You could try adding in ur-elements, but I think you'd find the same problems -- it you have division by zero your other properties fall apart. You could have x / 0 = 3 or x / 0 = $\mathcal{U}\!\mathcal{R}_1$ (some arbitrary ur-element), but then you have to abandon the idea that 0x = 0 for all x, which means you can't have additive inverses. By fixing up a small hole in multiplicative inverses you blow a huge one in the additive inverses -- is it worth it?

19. Dec 4, 2007

### Diffy

This is not a mathematical argument, and it assumes too much. It may be easier to think about it in terms of metaphors, but that is not mathematics, it is philosophy!

Why use "laymen's terms" when we have an exact construction and contradiction in proof by CRGreathouse?

20. Dec 4, 2007

### rs1n

I do not claim that this is a mathematical argument; hence "in layman's terms." Metaphors? Partitions are well known notions in mathematics (e.g. combinatorics). Given a/b, where a and b are positive real numbers, division is equivalent to partitioning a into equal parts of size b, and then counting the number of parts. There is nothing metaphorical about this approach. Philosophy?
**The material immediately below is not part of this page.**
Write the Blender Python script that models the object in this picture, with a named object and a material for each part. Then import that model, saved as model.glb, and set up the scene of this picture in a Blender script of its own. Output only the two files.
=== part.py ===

To someone lacking the mathematical background (esp. someone without the mathematical background needed to understand that the $$\mathbb{R}$$ is a field), the other approaches naturally raise the question: why are fields important?
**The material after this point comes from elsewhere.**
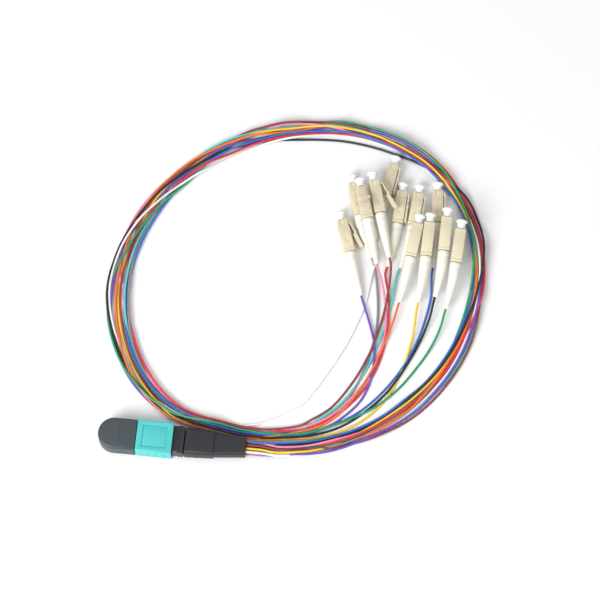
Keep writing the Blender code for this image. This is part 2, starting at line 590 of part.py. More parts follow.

My point is that one can deduce inconsistencies with lesser tools if division by zero is allowed. I have nothing against rigorous proofs, and as a mathematician, encourage rigorous arguments. However, proofs are generally the end result of mathematical understanding. (How often is it that you solve a problem by jumping straight to the proof?) I prefer to use "layman's terms" because the OP's question can be addressed without resorting to more abstract objects such as fields; basic intuition about partitions and positive real numbers is sufficient for showing that inconsistencies occur if we extend the notion of division to include 0. After that comes a proof.